(Source data)
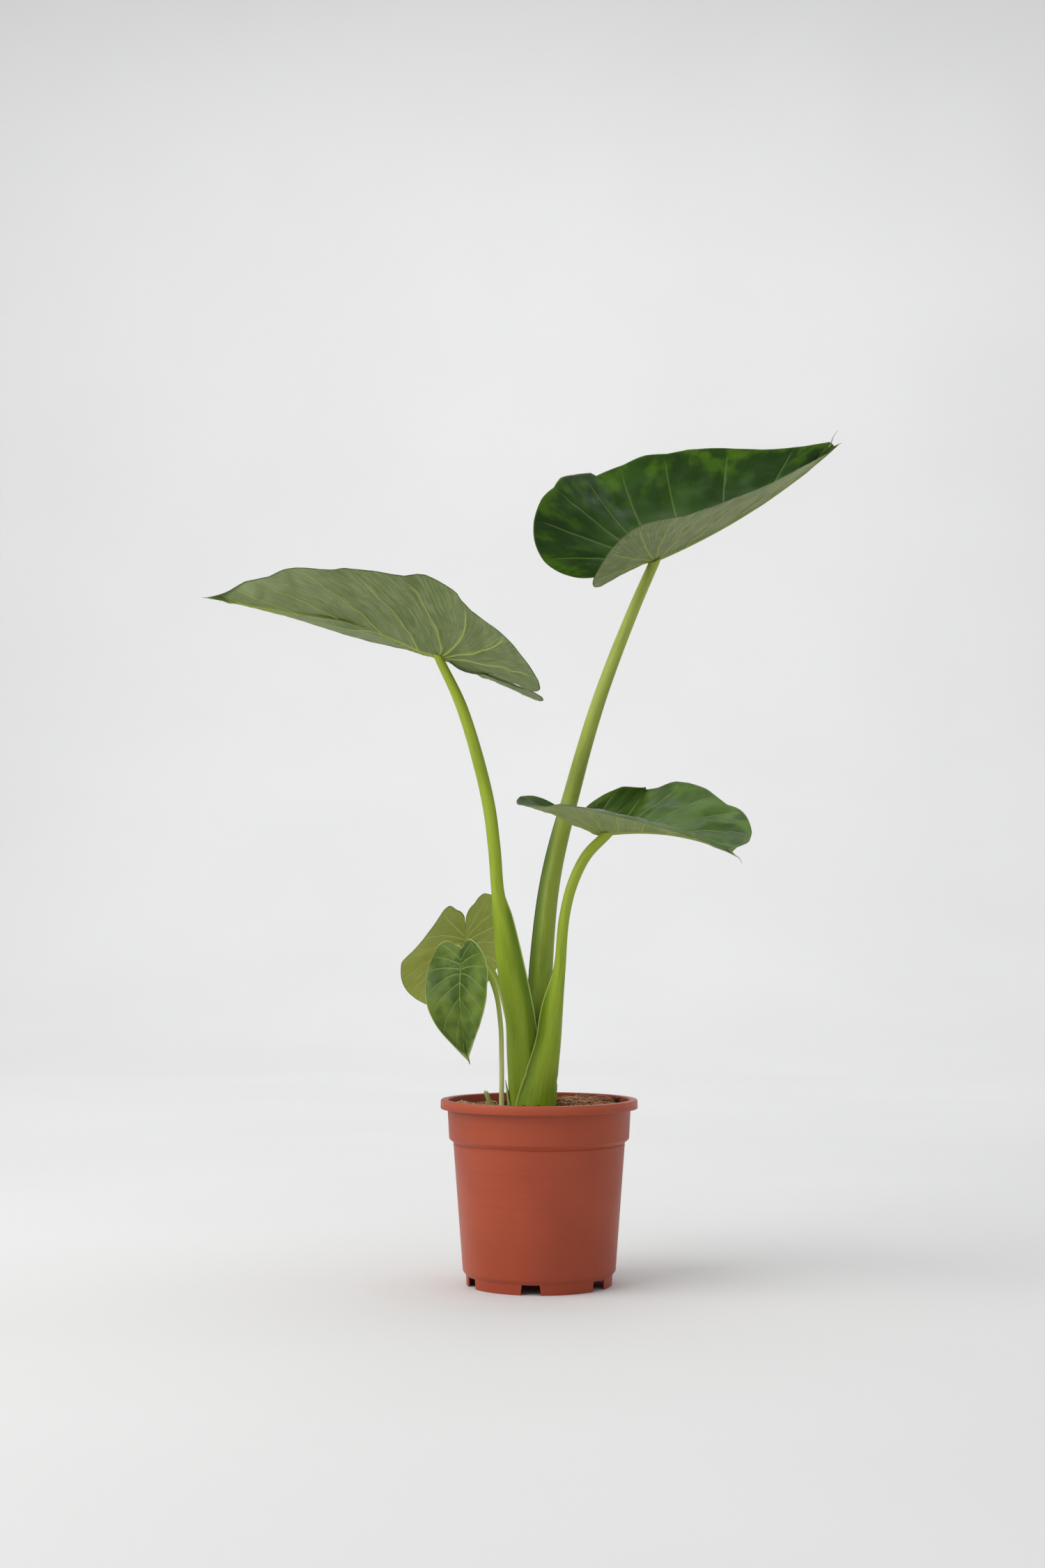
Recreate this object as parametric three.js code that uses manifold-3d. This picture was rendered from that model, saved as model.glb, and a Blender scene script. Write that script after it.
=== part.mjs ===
// Potted alocasia: three large arrow-shaped leaves and two small ones on upright leaf stalks
// that rise from potting soil in a round plastic nursery pot.
// Millimetres, +Z up. The origin is on the pot's axis, on the surface that the pot stands on.
import * as THREE from 'three';
import { mergeVertices } from 'three/addons/utils/BufferGeometryUtils.js';
import Module from 'manifold-3d';

const wasm = await Module();
wasm.setup();

// ---------- driving dimensions ----------

const GAP = 0.3; // clearance between pieces that touch

const POT = {
  rimRadius: 95,
  height: 175.3,
  rimHeight: 8.5, // the turned-down lip
  rimWidth: 7.6, // from the wall's inner face to the lip's outer face
  wall: 1.3,
  lip: 1.5, // thickness of the rim's top and lip
  collarHeight: 36.5, // from the rim's top down to the step
  collarTaper: 2, // how much narrower the collar is at the step than under the rim
  stepIn: 4.1,
  stepHeight: 4.5,
  taper: 9.3, // how much narrower the body is at the foot than under the step
  footHeight: 9.5,
  footInset: 3.1,
  footWall: 1.8,
  floor: 1.6,
  notches: 6,
  notchTop: 14.6,
  notchBottom: 18.3,
  notchTurn: -7, // degrees from the front
  drainRadius: 5.5,
};

const SOIL = {
  below: 9.5, // mean depth of the surface under the rim's top
  bump: 1.6, // height of the broad lumps
  mound: 2.0, // rise towards the stems
  rootDepth: 34, // how far the stalks reach into the soil
};

const BLADE = { thickness: 1.2 };

// Each half of a blade, from the tip round the edge to the notch between the lobes:
// x is a share of the blade's length in front of the stalk and of the lobe's behind it,
// y is a share of the half's width.
const HALF_OUTLINE = [
  [1, 0], [0.93, 0.035], [0.8, 0.25], [0.55, 0.66], [0.25, 0.94], [-0.1, 1],
  [-0.5, 0.95], [-0.85, 0.76], [-1, 0.48], [-0.85, 0.21], [-0.45, 0.06], [0, 0],
];
const SIDE_POINT = 5; // the outline point level with the stalk
const SINUS_POINT = 9; // the edge closes on the notch from here on

// A leaf's root is where its stalk meets the blade: x, y and height above the soil. turn is
// the tip's heading from +X, climb its rise, roll the bank to the left, all in degrees. droop
// and lobeDroop bend the midrib down over the blade and over the lobes; sway and lobeSway
// carry the tip and the lobes to the left. fold is how far a half tilts up from the midrib,
// foldTip and foldLobe what is added towards the tip and the lobe, curl what is added from
// midrib to edge. shoulder widens the half near the tip, and edge lifts the margin at even
// steps.
const LEAVES = {
  leaf_left: {
    root: [-97.4, -20, 436.8], turn: 181.3, climb: 19, roll: 19, stations: 26, strips: 5,
    length: 232, lobe: 106, sinus: 8, droop: 10, lobeDroop: 8, sway: -3, lobeSway: -3.5,
    left: { width: 111.5, fold: 5, foldTip: 7, foldLobe: -15, curl: 5, shoulder: 0.4,
      edge: [6.5, 0, -1.5, -4, -5, -5.5, -6, -6] },
    right: { width: 118, fold: 23, foldTip: 2, foldLobe: 2, curl: 1.5, shoulder: -0.1,
      edge: [0, -1, -3, 5, -0.5, -1, 4.5, 0.5] },
  },
  leaf_top: {
    root: [117.9, 53, 546.1], turn: 15, climb: 24, roll: -4.5, stations: 26, strips: 5,
    length: 245, lobe: 85, sinus: 2, droop: -18, lobeDroop: 22, sway: 2, lobeSway: 5,
    left: { width: 126, fold: 53, foldTip: 8, foldLobe: 29, curl: 27, shoulder: 0.1,
      edge: [6, 4, -2.5, -5, 5, 0.5, 1, -2] },
    right: { width: 115.5, fold: 5.5, foldTip: -5, foldLobe: 9, curl: 2, shoulder: 0.3,
      edge: [1, 1.5, 0, 1, 5.5, 0, -0.5, 0.5] },
  },
  leaf_right: {
    root: [66.1, -8, 265.7], turn: -36.5, climb: 4, roll: -27.5, stations: 26, strips: 5,
    length: 164, lobe: 66.5, sinus: 8.5, droop: 31.5, lobeDroop: -53, sway: -2, lobeSway: -9.5,
    left: { width: 93, fold: 38.5, foldTip: 5, foldLobe: 9, curl: 43.5, shoulder: 0.7,
      edge: [0.5, -2, 0, 1, -2, 4.5, 2, 0.5] },
    right: { width: 83, fold: 3, foldTip: -17.5, foldLobe: -10, curl: -30.5, shoulder: 0.4,
      edge: [0, 0, -0.5, 2.5, 2.5, -7, 3.5, 4] },
  },
  leaf_small_front: {
    root: [-75.1, -42, 129.4], turn: -107.5, climb: -80.5, roll: 20, stations: 20, strips: 4,
    length: 86.5, lobe: 33, sinus: 25.5, droop: 31, lobeDroop: -10, sway: -0.5, lobeSway: 2,
    left: { width: 37, fold: 10.5, foldTip: 6, foldLobe: 20, curl: -12, shoulder: 0,
      edge: [0.5, -0.5, -1.5, 1.5, -1, -0.5, 1, -2] },
    right: { width: 38.5, fold: 8.5, foldTip: 23, foldLobe: -8, curl: -6.5, shoulder: 0,
      edge: [2, -1.5, 1, 0.5, -1.5, 2, -1, -1] },
  },
  leaf_small_back: {
    root: [-74.8, 60, 155.5], turn: 99.5, climb: -62, roll: -18, stations: 20, strips: 4,
    length: 91, lobe: 49.5, sinus: 22.5, droop: -7, lobeDroop: -19, sway: 2, lobeSway: -1.5,
    left: { width: 74, fold: -6, foldTip: 15, foldLobe: -32.5, curl: -8, shoulder: 0,
      edge: [1, 1, -2, 1.5, -1.5, 0.5, 1.5, -3] },
    right: { width: 71, fold: 20, foldTip: 2.5, foldLobe: 14, curl: -4.5, shoulder: 0,
      edge: [2, -1.5, 1, 0.5, -1.5, 1.5, -1.5, 0.5] },
  },
};

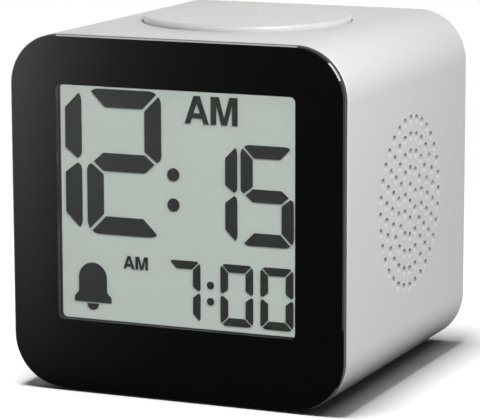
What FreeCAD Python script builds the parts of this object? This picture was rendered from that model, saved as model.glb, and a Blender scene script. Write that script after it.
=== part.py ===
import FreeCAD, Part
import math
import os

# A free-standing talking clock. A white cube case carries a glossy front plate with a liquid crystal
# display, a large round talk button on top, a loudspeaker behind a drilled grille on the right side,
# and keys, a sliding switch and a battery door at the back.
# Millimetres. The origin is the bottom centre, under the feet. +Z is up, the front faces -Y and the
# grille faces +X.

os.makedirs("parts", exist_ok=True)

Vector = FreeCAD.Vector
X_AXIS = Vector(1, 0, 0)
Y_AXIS = Vector(0, 1, 0)
Z_AXIS = Vector(0, 0, 1)

# Whole body
body_width = 80.0
body_height = 80.0
body_depth = 80.0
edge_radius = 12.0
case_wall = 2.2
foot_height = 0.6
fit_gap = 0.15
running_gap = 0.1
overrun = 5.0

# Limits within which an edge counts as straight along an axis, and two places as one
along_share = 0.999
same_place = 1e-6
straight_share = 1e-9

# Case
case_front_round = 0.5
case_rear_round = 0.8
corner_boss_radius = 3.2
corner_boss_length = 20.0
corner_boss_inset = 4.8

# Speaker grille: rings of holes about one in the middle
grille_radius = 19.2
grille_rings = 5
grille_hole_radius = 1.1

# Front plate
plate_thickness = 1.7
plate_inset = 0.15
plate_corner_radius = 11.5
plate_chamfer = 0.3
groove_width = 0.4
skirt_wall = 1.8
skirt_length = 5.0
window_side_border = 11.4
window_top_border = 11.15
window_bottom_border = 15.95
window_corner = 1.1

# Window lens, stepped so that its front lies flush in the window
lens_gap = 0.03
lens_flange_width = 1.5
lens_flange_thickness = 1.2

# Display stack, from the lens backwards
frame_lip = 0.8
frame_wall = 1.6
polariser_thickness = 0.2
glass_thickness = 0.7
cell_gap = 0.1
film_thickness = 0.2
glass_margin = 0.8
contact_ledge = 2.4
pocket_gap = 0.2
guide_thickness = 2.0
guide_stand = 2.1
guide_peg_radius = 1.2
led_length = 3.0
led_thickness = 1.4
led_height = 3.4
led_count = 2
strip_thickness = 1.8

# Boards and what they carry
board_thickness = 1.6
board_margin = 1.8
board_corner = 6.0
board_post_gap = 0.05
board_post_inset = 11.0
chip_side = 12.0
chip_height = 2.2
voice_chip_side = 9.0
crystal_length = 10.6
crystal_width = 4.4
crystal_height = 3.4
capacitor_radius = 2.5
capacitor_height = 7.0
capacitor_count = 3
capacitor_pitch = 7.0
capacitor_drop = 20.0
ribbon_width = 12.0
ribbon_thickness = 0.4
ribbon_overlap = 6.0
ribbon_side_gap = 2.6

# Screws
screw_shank_radius = 1.0
screw_head_radius = 1.9
screw_head_height = 1.3
screw_length = 5.0
screw_slot_width = 0.5
screw_slot_depth = 0.6
screw_hole_gap = 0.05
rear_screw_head_radius = 2.4
rear_screw_length = 10.0

# Talk button
button_radius = 23.9
button_rise = 1.4
button_round = 0.9
button_gap = 0.3
button_top_wall = 1.8
button_side_wall = 1.6
button_flange_width = 1.4
button_flange_thickness = 1.4
button_travel = 1.0
stem_radius = 2.0
spring_peg_radius = 1.5
spring_peg_length = 3.0
spring_circle_radius = 16.0
spring_count = 3
spring_wire_radius = 0.3
spring_turns = 6
spring_peg_gap = 0.25

# Carrier under the button
carrier_drop = 12.0
carrier_thickness = 1.8
carrier_end_gap = 4.95
carrier_side_gap = 0.2
carrier_corner = 4.0
carrier_screw_inset_x = 3.0
carrier_screw_inset_y = 4.5
carrier_boss_radius = 2.4
talk_board_length = 16.0
talk_board_width = 14.0
talk_board_thickness = 1.2

# Small push switches, the same under the talk button and the keys
switch_side = 6.0
switch_height = 3.5
switch_floor = 0.7
switch_plunger_radius = 1.7
switch_plunger_rise = 1.2
switch_edge_round = 0.3

# Rear cover
rear_recess = 1.5
cover_thickness = 1.8
cover_post_radius = 2.2
cover_post_gap = 6.1

# Keys
key_radius = 4.0
key_rise = 1.0
key_round = 0.5
key_gap = 0.2
key_flange_width = 1.0
key_flange_thickness = 1.2
key_travel = 0.8
key_pitch = 14.0
key_row_gap = 0.1
key_names = ("hour", "minute", "time", "alarm")
key_board_width = 57.0
key_board_head = 9.0
key_board_top_gap = 0.5
key_post_inset = 3.0

# Alarm switch
slider_travel = 4.0
slider_length = 5.0
slider_width = 3.8
slider_rise = 0.8
slider_gap = 0.2
slider_flange_length = 16.0
slider_flange_width = 7.2
slider_flange_thickness = 1.0
slider_tongue_length = 3.0
slider_tongue_width = 2.0
slider_body_length = 12.0
slider_body_width = 5.0
slider_body_height = 3.4
slider_body_floor = 1.0
slider_rib_count = 3
slider_rib_height = 0.3
slider_row_gap = 0.1

# Rows of the back, as shares of the height that is left free between the battery bay and the case's top
slider_spare_share = 0.34
key_row_spare_share = 0.14
key_board_foot_share = 0.345

# Batteries and their bay
battery_radius = 7.25
battery_length = 49.5
battery_nub_radius = 2.75
battery_nub_length = 1.0
battery_round = 0.6
battery_gap = 0.95
bay_wall_gap = 0.35
bay_wall = 1.5
battery_spring_length = 3.5
battery_spring_wire = 0.35
battery_spring_wide = 4.6
battery_spring_narrow = 2.4
battery_spring_turns = 3
contact_thickness = 0.4
contact_side = 10.0
bay_lift = 4.0

# Battery door
door_gap = 0.2
door_tab_width = 8.0
door_tab_drop = 1.6
door_tab_thickness = 1.4
door_tab_hold = 1.5
door_tab_spacing = 34.0
door_grip_width = 14.0
door_grip_height = 1.0
door_grip_depth = 0.7
door_grip_pitch = 2.2
door_grip_count = 3
door_grip_drop = 4.0

# Loudspeaker, from the grille inwards
speaker_face_gap = 0.2
basket_radius = 22.5
basket_flange_thickness = 1.0
basket_flange_width = 2.7
basket_back_radius = 10.0
basket_depth = 8.0
basket_wall = 0.8
surround_width = 3.3
cone_narrow_radius = 5.0
cone_depth = 4.4
cone_thickness = 0.4
surround_height = 0.9
surround_thickness = 0.3
dust_cap_height = 1.8
coil_radius = 4.8
coil_thickness = 0.3
coil_length = 5.5
top_plate_thickness = 1.5
magnet_radius = 10.5
magnet_thickness = 5.0
yoke_thickness = 1.6
pole_gap = 0.45
magnet_hole_gap = 1.2
locating_rib_wall = 1.2
speaker_boss_radius = 2.6
speaker_boss_length = 6.0
speaker_boss_reach = 4.1
clamp_ring_wall = 1.4
clamp_plate_thickness = 1.6
clamp_ear_radius = 2.8
clamp_angles = (45.0, 135.0, 270.0)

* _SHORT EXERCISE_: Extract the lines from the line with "What FreeCAD Python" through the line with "lens_flange_thickness = 1.2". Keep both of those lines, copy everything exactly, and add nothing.

* _SOLUTION_:
What FreeCAD Python script builds the parts of this object? This picture was rendered from that model, saved as model.glb, and a Blender scene script. Write that script after it.
=== part.py ===
import FreeCAD, Part
import math
import os

# A free-standing talking clock. A white cube case carries a glossy front plate with a liquid crystal
# display, a large round talk button on top, a loudspeaker behind a drilled grille on the right side,
# and keys, a sliding switch and a battery door at the back.
# Millimetres. The origin is the bottom centre, under the feet. +Z is up, the front faces -Y and the
# grille faces +X.

os.makedirs("parts", exist_ok=True)

Vector = FreeCAD.Vector
X_AXIS = Vector(1, 0, 0)
Y_AXIS = Vector(0, 1, 0)
Z_AXIS = Vector(0, 0, 1)

# Whole body
body_width = 80.0
body_height = 80.0
body_depth = 80.0
edge_radius = 12.0
case_wall = 2.2
foot_height = 0.6
fit_gap = 0.15
running_gap = 0.1
overrun = 5.0

# Limits within which an edge counts as straight along an axis, and two places as one
along_share = 0.999
same_place = 1e-6
straight_share = 1e-9

# Case
case_front_round = 0.5
case_rear_round = 0.8
corner_boss_radius = 3.2
corner_boss_length = 20.0
corner_boss_inset = 4.8

# Speaker grille: rings of holes about one in the middle
grille_radius = 19.2
grille_rings = 5
grille_hole_radius = 1.1

# Front plate
plate_thickness = 1.7
plate_inset = 0.15
plate_corner_radius = 11.5
plate_chamfer = 0.3
groove_width = 0.4
skirt_wall = 1.8
skirt_length = 5.0
window_side_border = 11.4
window_top_border = 11.15
window_bottom_border = 15.95
window_corner = 1.1

# Window lens, stepped so that its front lies flush in the window
lens_gap = 0.03
lens_flange_width = 1.5
lens_flange_thickness = 1.2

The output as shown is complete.